その思いを詠んだのでしたが、せっかくお目にかかったのに
今またいつお会いできるともわからないと思いますと、
別れをうながす朝の鳥の声こそ、辛いのです。)
蔵人は走り帰って、このことを大将に告げると
「よくやった、それだからこそそなたを遣わしたのだ。
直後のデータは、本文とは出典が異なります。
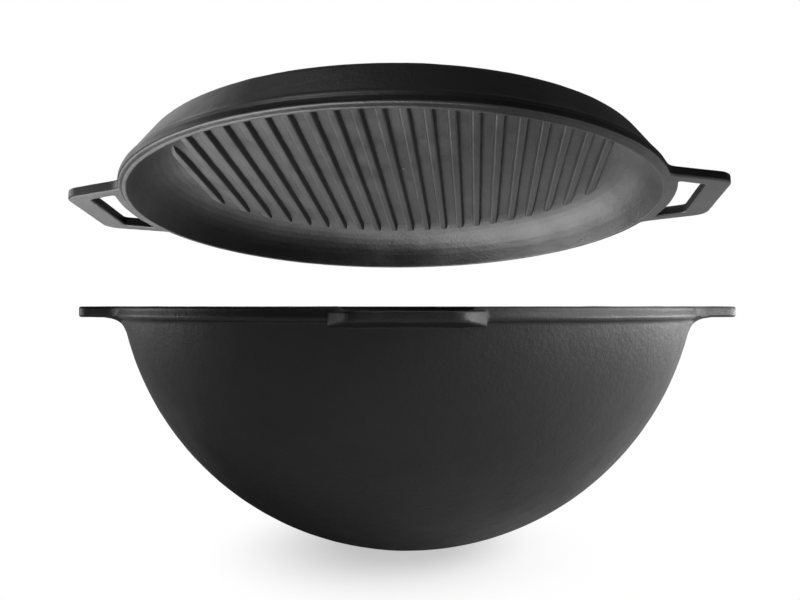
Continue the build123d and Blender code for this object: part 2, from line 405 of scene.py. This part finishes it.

」とお褒めになり、
それ以来、蔵人は「物かはの蔵人」とよばれるようになったという。
待宵小侍従と実定の月を眺めながらの語らいと
翌朝名残を惜しむ歌のやり取りは、
二人の親密な関係を伺わせますが、この時実定42歳、
待宵小侍従は60歳位であったという。
巻五「月見の事」 (1)
待宵小侍従の顕彰碑・墓 『参考資料』「平家物語」(上)角川ソフィア文庫 新潮日本古典集成「平家物語」(中)新潮社日下力・鈴木彰・出口久徳「平家物語を知る事典」東京堂出版
しかも小侍従の60歳はその年代では長生き、もうとっくに老婆の年代ではないですか?
夜中月を観て歌を交わし恋人のように語っていたとは本当に驚きです!
小侍従は歳を取っても可愛く元気な方だんたんですね!
きっとその時聞いた話や実定の様子を後から大宮やお傍の人達にも話した事でしょう。
実定の傍に仕える「物かはの蔵人」も光源氏の惟光のように心きく気配りのできる腹心だったのでしょう。
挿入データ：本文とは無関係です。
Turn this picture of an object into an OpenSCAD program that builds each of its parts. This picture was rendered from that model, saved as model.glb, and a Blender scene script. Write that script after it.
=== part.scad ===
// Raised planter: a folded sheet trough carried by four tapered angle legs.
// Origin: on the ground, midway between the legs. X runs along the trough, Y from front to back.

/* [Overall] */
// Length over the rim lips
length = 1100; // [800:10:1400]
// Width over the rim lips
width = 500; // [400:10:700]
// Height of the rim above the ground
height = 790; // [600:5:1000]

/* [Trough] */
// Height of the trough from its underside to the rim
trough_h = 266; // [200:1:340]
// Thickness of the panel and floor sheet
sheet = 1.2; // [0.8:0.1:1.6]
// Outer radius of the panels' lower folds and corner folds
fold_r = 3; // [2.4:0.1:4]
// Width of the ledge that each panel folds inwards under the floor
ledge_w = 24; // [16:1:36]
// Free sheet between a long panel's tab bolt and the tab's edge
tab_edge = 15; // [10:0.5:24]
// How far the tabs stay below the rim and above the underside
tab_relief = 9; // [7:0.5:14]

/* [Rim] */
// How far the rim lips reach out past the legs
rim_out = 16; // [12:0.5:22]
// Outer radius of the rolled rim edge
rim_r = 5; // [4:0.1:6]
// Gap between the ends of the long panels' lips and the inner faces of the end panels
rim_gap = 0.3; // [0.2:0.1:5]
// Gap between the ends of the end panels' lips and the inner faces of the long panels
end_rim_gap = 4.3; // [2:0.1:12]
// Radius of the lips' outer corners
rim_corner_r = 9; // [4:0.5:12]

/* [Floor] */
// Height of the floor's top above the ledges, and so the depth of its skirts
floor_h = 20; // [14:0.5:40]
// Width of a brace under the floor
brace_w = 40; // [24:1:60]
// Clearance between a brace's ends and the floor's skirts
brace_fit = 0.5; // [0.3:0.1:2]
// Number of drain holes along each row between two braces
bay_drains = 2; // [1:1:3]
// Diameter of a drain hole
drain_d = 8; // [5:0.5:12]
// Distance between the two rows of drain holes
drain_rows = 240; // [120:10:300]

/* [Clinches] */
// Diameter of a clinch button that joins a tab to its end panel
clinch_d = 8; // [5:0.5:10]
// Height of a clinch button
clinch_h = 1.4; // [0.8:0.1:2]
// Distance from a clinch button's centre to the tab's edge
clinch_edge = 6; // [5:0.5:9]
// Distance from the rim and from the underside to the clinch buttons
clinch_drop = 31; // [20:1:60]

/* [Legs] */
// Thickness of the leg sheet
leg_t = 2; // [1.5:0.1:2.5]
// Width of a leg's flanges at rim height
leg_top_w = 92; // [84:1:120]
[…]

主の気持ちになり替わってぴったりの和歌が読め、相手がそれに応えて返歌を読み返し、その報告を聞いた主がまた満足をする…その一部始終が世間に知れて言い伝えられる…これこそ、みな共通の教養があり、色々な出来事や和歌も知っているからこそ出来ることですね。
「待つ宵の小侍従」と呼ばれた人の元の歌だけでなく、それから繋がる出来事や交わされたお話を書いて下さったのでその哀愁の情景がよく分かります。
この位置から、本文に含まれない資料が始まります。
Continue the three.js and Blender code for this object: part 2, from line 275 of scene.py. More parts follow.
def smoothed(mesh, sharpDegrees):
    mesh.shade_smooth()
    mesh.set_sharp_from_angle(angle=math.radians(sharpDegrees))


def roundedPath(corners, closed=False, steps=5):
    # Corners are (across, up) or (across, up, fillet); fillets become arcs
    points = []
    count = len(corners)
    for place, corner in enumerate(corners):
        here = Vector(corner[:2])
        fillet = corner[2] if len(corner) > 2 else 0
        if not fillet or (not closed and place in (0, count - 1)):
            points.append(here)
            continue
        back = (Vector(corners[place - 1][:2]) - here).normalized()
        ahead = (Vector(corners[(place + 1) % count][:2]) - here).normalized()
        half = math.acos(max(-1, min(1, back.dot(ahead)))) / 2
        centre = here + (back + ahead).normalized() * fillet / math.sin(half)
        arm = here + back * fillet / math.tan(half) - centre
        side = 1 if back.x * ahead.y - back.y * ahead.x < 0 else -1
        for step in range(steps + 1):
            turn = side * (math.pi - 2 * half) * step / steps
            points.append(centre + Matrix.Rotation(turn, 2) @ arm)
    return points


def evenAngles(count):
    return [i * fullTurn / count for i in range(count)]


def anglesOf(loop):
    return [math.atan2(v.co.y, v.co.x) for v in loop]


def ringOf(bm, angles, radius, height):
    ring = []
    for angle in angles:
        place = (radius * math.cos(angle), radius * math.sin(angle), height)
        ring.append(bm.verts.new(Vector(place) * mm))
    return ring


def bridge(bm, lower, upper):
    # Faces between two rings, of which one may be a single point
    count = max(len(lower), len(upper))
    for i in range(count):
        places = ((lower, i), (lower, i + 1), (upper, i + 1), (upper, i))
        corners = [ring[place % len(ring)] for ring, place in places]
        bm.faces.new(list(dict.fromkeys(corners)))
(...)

年齢の関係なく、歌の上手な機知に富んだ人は大事にされていたのですね。
「思ひやれ八十のの年の暮なれば いかばかりかは物はかなしき」と歌合で詠み、
すでに80歳だったことが分かります。
82歳位まで生きて天寿をまっとうしたようです。
小侍従の名は体が小さいことからつけられたそうですし、美人で小柄だったため年齢よりずっと若く見えたのかも知れません。
その上、才女ですから若い歌人によくもてたようです。
「平家物語」は歴史書ではないので、虚構の部分が多々あります。
一説にはこの時、小侍従70歳位?ともいわれていて、
実定との恋愛関係は、
作者が「月見」につけ加えて、「平家物語」名場面の一つにしたのかもしれませんね。
紫式部が道長の娘一条天皇の中宮影子に、清少納言が一条天皇の中宮定子に、赤染衛門が影子の母や影子に仕えて活躍したように、
多子や実定も小侍従や「物かはの蔵人」のような和歌の教養があり、
才気あふれる人たちを近くにおかれ、公卿や殿上人との和歌の贈答や
機知を賭けたやりとりをうまく交わされていたようです。
蔵人の歌は「新拾遺集」に藤原経尹(つねただ)の離別の歌として小侍従の歌は「新古今集」「続詞花集」恋・題しらずとして入首しています。